The old acronym comes to mind, WWJD (What Would Jesus Do). Just because Jesus was able to hang around tax collectors, prostitutes, and other sinners – doesn't necessarily mean that you and I can do likewise and still remain clean before the Lord. While Jesus remained sinless in those circumstances, you and I unfortunately wouldn't likely fare as well. How did Jesus respond to the devil's temptations? How did Jesus respond to persecutions, slander, and other mistreatments? How do we respond in similar situations? In the “light” as Jesus did? Or in the “darkness” as the rest of the world tends to do?
If we can truthfully say that we respond to the world like Jesus would, only then can we also claim to have real fellowship. Fellowship is impossible if we persist in walking in darkness. One simply cannot have real and meaningful fellowship with God's people when we insist on walking in darkness. If this is true, then our claim to have been cleansed of our sins by the blood of Jesus is also suspect. How is it even possible that someone be cleansed by the blood of Christ if they persist in walking in darkness? Truly, such a person is deluded because they “do not practice the truth” (1 John 1:6).
In speaking of the tongue, James says: “It is a restless evil, full of deadly poison. With it we bless our Lord and Father, and with it we curse people who are made in the likeness of God. From the same mouth come blessing and cursing. My brothers, these things ought not to be so. Does a spring pour forth from the same opening both fresh and salt water? Can a fig tree, my brothers, bear olives, or a grapevine produce figs?” (James 3: 8-12; ESV). In the same way, how can we say we are believers in the Lord Jesus when we persist in walking in darkness? Isn't that a bit presumptuous? We are only really believers in the Lord Jesus if we strive to always walk in the light.

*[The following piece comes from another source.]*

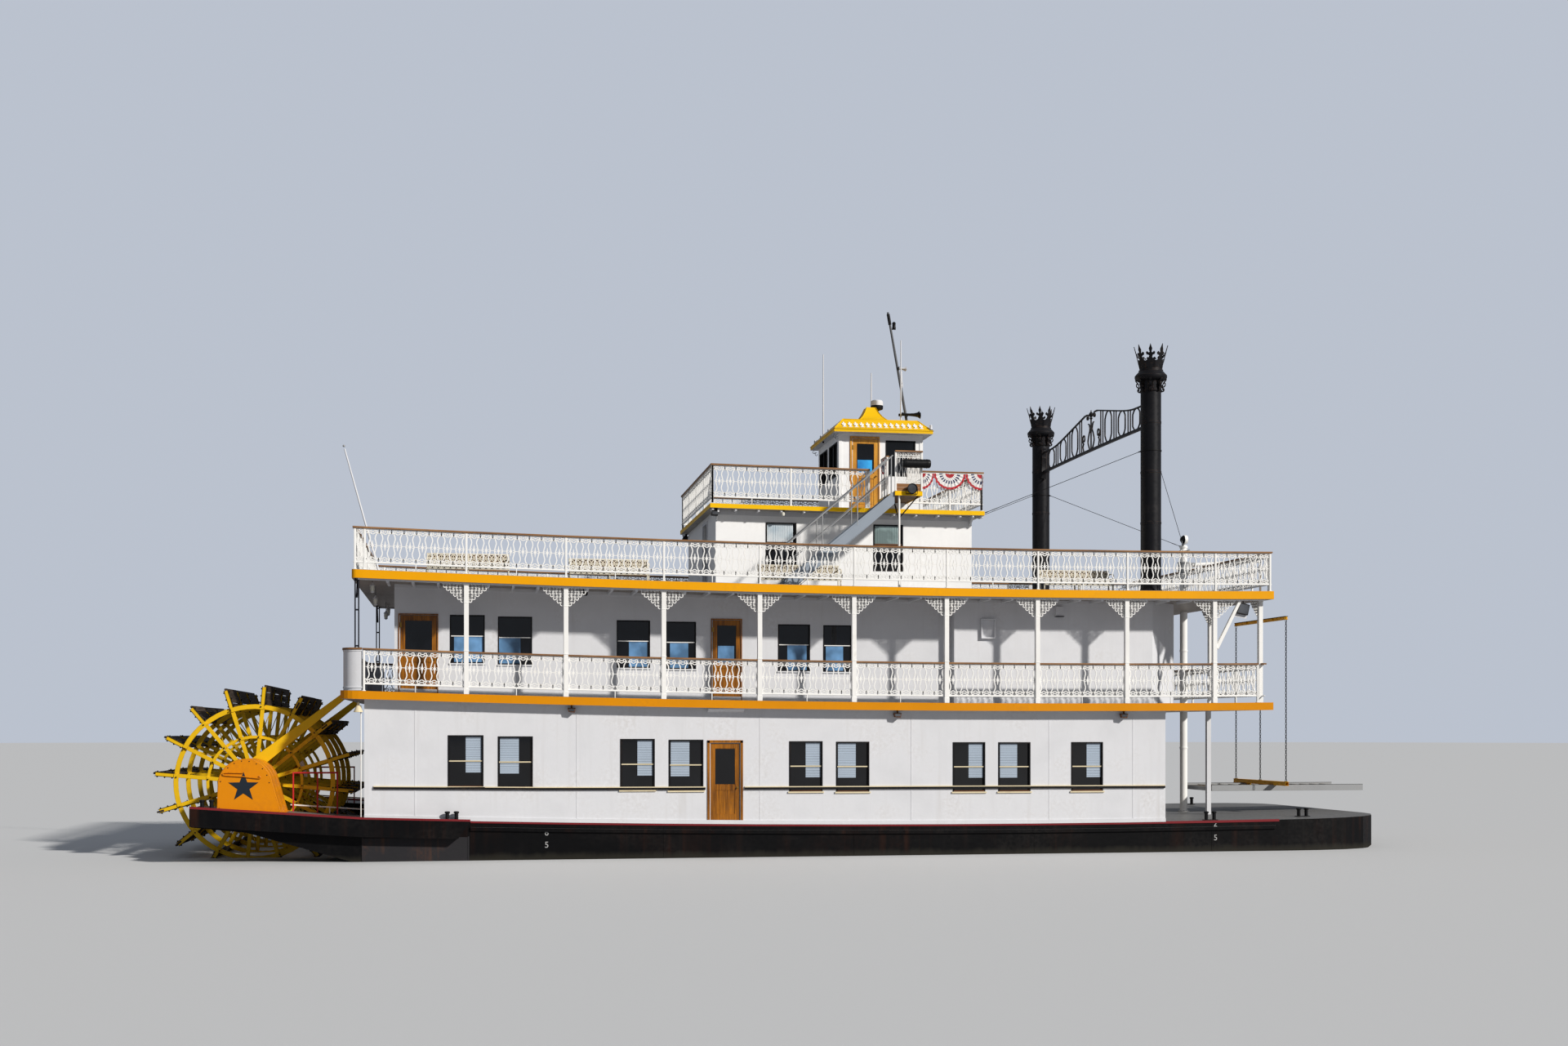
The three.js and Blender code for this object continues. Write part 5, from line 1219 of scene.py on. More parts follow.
def buildWheel():
    chance = random.Random(wheel["seed"])
    pitch = 2 * math.pi / wheel["arms"]
    angles = [math.radians(wheel["first"]) + i * pitch for i in range(wheel["arms"])]
    body, planks, bolts, clamps = Shape(), Shape(), [], []
    for y in wheel["frames"]:
        t = wheel["armThick"] / 2
        for i, a in enumerate(angles):
            wheelBar(body, 0.16, wheel["floatOut"] - 0.06, a, -wheel["armWide"] / 2, wheel["armWide"] / 2,
                     y - t, y + t)
            # Felloes overlap by turns on the two faces of the arms
            for radius, deep, lap in ((wheel["rim"], wheel["rimDeep"], 0.030),
                    (wheel["ring"], wheel["ringDeep"], 0.026)):
                off = lap if i % 2 else -lap
                cuts = span(a - 0.035 / radius, a + pitch + 0.035 / radius, 4)
                points = []
                for b in cuts:
                    points += [wheelPoint(radius - deep, b, y + off - 0.016),
                               wheelPoint(radius, b, y + off - 0.016),
                               wheelPoint(radius, b, y + off + 0.016),
                               wheelPoint(radius - deep, b, y + off + 0.016)]
                faces = [(0, 1, 2, 3), (16, 19, 18, 17)]
                for k in range(4):
                    faces += [(4 * k + j, 4 * k + 4 + j, 4 * k + 4 + (j + 1) % 4, 4 * k + (j + 1) % 4)
                              for j in range(4)]
                body.put(points, faces)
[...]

So what does that say about so-called Christians who have no guilty conscience about their walk in the darkness? Have they misread the Bible? Were they subjected to some false teachers? Has the blood of Jesus 'really' cleansed them from all their sin? (1 John 1:7). Remember Jesus' parable of the narrow and the wide gates (Matthew 7: 13-14). Jesus said, “Enter by the narrow gate. For the gate is wide and the way is easy that leads to destruction (darkness), and those who enter by it are many. For the gate is narrow and the way is hard that leads to life (light), and those who find it are few.”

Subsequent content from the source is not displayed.